Systematic Investment Plan (SIP)

A SIP allows investors to contribute fixed amounts at regular intervals rather than making a lump-sum investment. This approach promotes financial discipline, reduces the impact of market timing, and leverages rupee cost averaging—buying more units when prices are low and fewer when prices are high. Over time, this can potentially lower the average cost per unit and smooth out investment returns.

Tax Considerations

Equity-Linked Savings Schemes (ELSS) offer tax benefits under Section 80C of the Income Tax Act, allowing deductions up to ₹1.5 lakh annually. However, these funds come with a mandatory 3-year lock-in period. For other mutual funds, capital gains tax applies based on holding period: Short-Term Capital Gains (STCG) for equity funds held less than 12 months is taxed at 15%, while Long-Term Capital Gains (LTCG) above ₹1 lakh are taxed at 10% without indexation.

Key Insights At A Glance

Advantages

Rupee Cost Averaging

SIPs help reduce the impact of market volatility by buying more units when prices are low and fewer units when prices are high, effectively averaging out the investment cost over time.

Discipline in Investing

Regular investments through SIPs instill financial discipline, ensuring that you consistently invest regardless of market conditions.

Affordable & Flexible

SIPs allow you to start investing with small amounts, often as low as ₹500 per month, making it accessible to investors with limited capital. You can also increase or decrease your investment over time.

Disadvantages

Slow Wealth Accumulation

Since SIPs involve investing small amounts over time, it may take longer to accumulate significant wealth compared to lump-sum investments during a market uptrend.

Market Dependency

The ultimate returns of a SIP are still subject to market risks.
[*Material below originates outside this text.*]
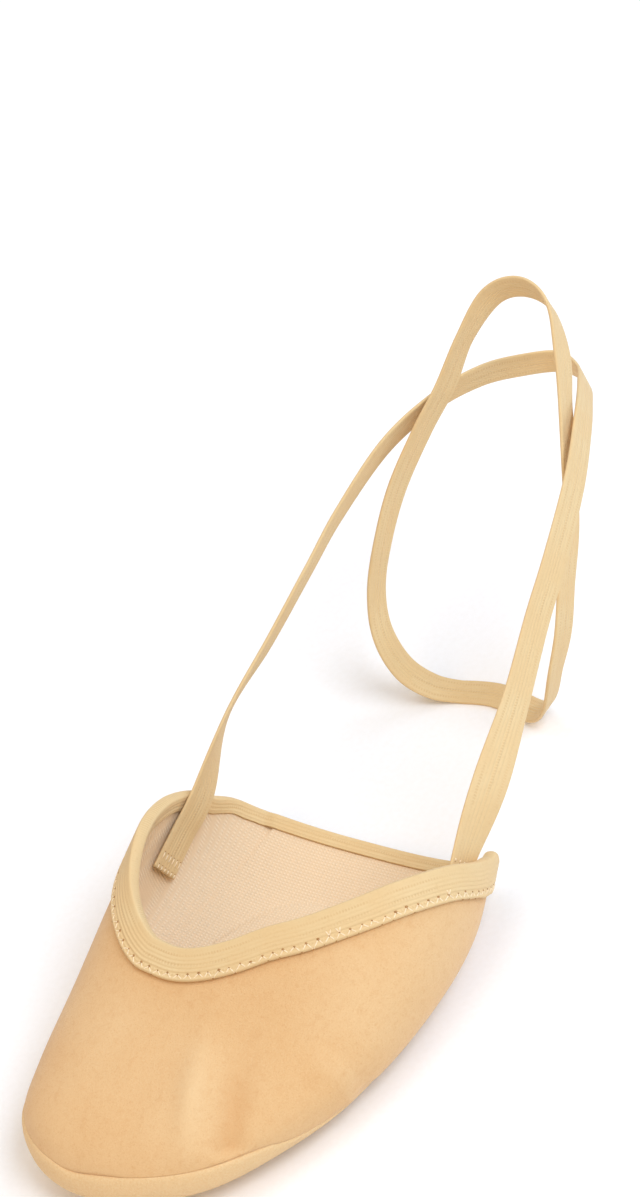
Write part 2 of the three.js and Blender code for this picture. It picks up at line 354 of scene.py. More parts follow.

Poor market performance over the investment horizon can limit growth.

Emotional Investing

Some investors may discontinue SIPs during market downturns, missing out on long-term benefits and compounding returns.

Key Statistics

Average SIP Returns

10% - 12% annually

Long-term average returns from equity mutual fund SIPs, though actual returns may vary based on market conditions and fund performance.

Recommended SIP Duration

5 - 10 years

SIPs generally perform best when maintained for a long-term horizon, allowing compounding to maximize returns.

Minimum Monthly Investment

₹500

Most mutual funds allow starting SIPs with very small amounts, making them accessible to all types of investors.